The Narcissist and Golden Child came back from lunch and the Golden Child sat down at the desk next to mine. He started talking about all these new things that he’s been learning (on the company’s dime). He said “Oh, and there’s this cool new thing that I just heard about called code reuse. You should really look into that!” I said “I wrote a book chapter on code reuse in this language in 2001. I’m sold, thanks.” It was 2013. That afternoon, after almost a year of promising me that if the Lead Developer thought that my code improved, they would give me a (lower) salary and health insurance, the Narcissist fired me. The Lead Developer was moving on to (monetarily) greener pastures and it would be better to leave the site in the hands of a guy who doesn’t know the language or the application than in mine. Duh.

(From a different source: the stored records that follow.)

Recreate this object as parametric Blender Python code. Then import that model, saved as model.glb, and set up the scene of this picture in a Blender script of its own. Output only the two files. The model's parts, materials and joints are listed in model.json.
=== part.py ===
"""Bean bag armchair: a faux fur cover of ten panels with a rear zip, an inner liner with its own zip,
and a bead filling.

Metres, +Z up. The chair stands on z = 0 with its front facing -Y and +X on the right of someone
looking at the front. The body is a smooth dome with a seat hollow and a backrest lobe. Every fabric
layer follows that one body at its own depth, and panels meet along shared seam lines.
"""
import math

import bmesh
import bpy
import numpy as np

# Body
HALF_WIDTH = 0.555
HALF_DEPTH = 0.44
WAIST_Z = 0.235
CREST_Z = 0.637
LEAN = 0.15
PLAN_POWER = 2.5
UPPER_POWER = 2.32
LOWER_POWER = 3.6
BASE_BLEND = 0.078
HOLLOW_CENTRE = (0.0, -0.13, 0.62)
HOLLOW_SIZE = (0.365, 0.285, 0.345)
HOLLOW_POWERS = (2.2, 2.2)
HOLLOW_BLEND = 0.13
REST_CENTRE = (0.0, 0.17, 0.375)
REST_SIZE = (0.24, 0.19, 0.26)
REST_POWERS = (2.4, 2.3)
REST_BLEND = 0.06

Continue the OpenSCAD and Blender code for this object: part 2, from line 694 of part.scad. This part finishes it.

There’s a problem that seems to happen with a lot of guys—that they hire an accomplished woman thinking that she will show up and stroke their ego, telling them what awesome programmers they are. But if she doesn’t agree that he’s the best programmer ever!!1!1!!!, it’s because she’s incompetent (even though they hired her as a language guru).

Year 15.

That was the year that I realized that since moving to Silicon Valley, not one company has invested in my career. That was the year that I realized that several companies that didn’t invest in me had invested in men with no qualifications. (Well, in one case, his qualifications were “the balls to walk in off the street and ask for a programming job without any experience or training.” Apparently, I am deficient in the testicles category.) That was the year that I noticed that most of my employers had paid me less than market rate for my skills and apologized to me for that because they were aware of that discrepancy. That was the year that I realized that I kept getting those jobs because so few companies would even give me a phone screen; I’d gone too long without work and I had to pay my bills. That was the year that I counted the jobs where I’d been deemed unqualified by an entrenched but incompetent male programmer. That was the year that I looked back at the jobs that had failed to pay me and wondered if others had the same problem. That was the year that I thought about all of the terrible programmers I had worked with who never seemed to be unemployed. That was the year that I told my male friends about the treatment that was simply normal for me, which shocked them because those things had never happened to them, ever. That was the year that I finally broke.

Now, barring some near-miraculous job offer in the next week, I go back to where I came from. You wore me down, Silicon Valley, and you did so while rewarding incompetent men.

Hi! My name is Jen and I’m a statistic.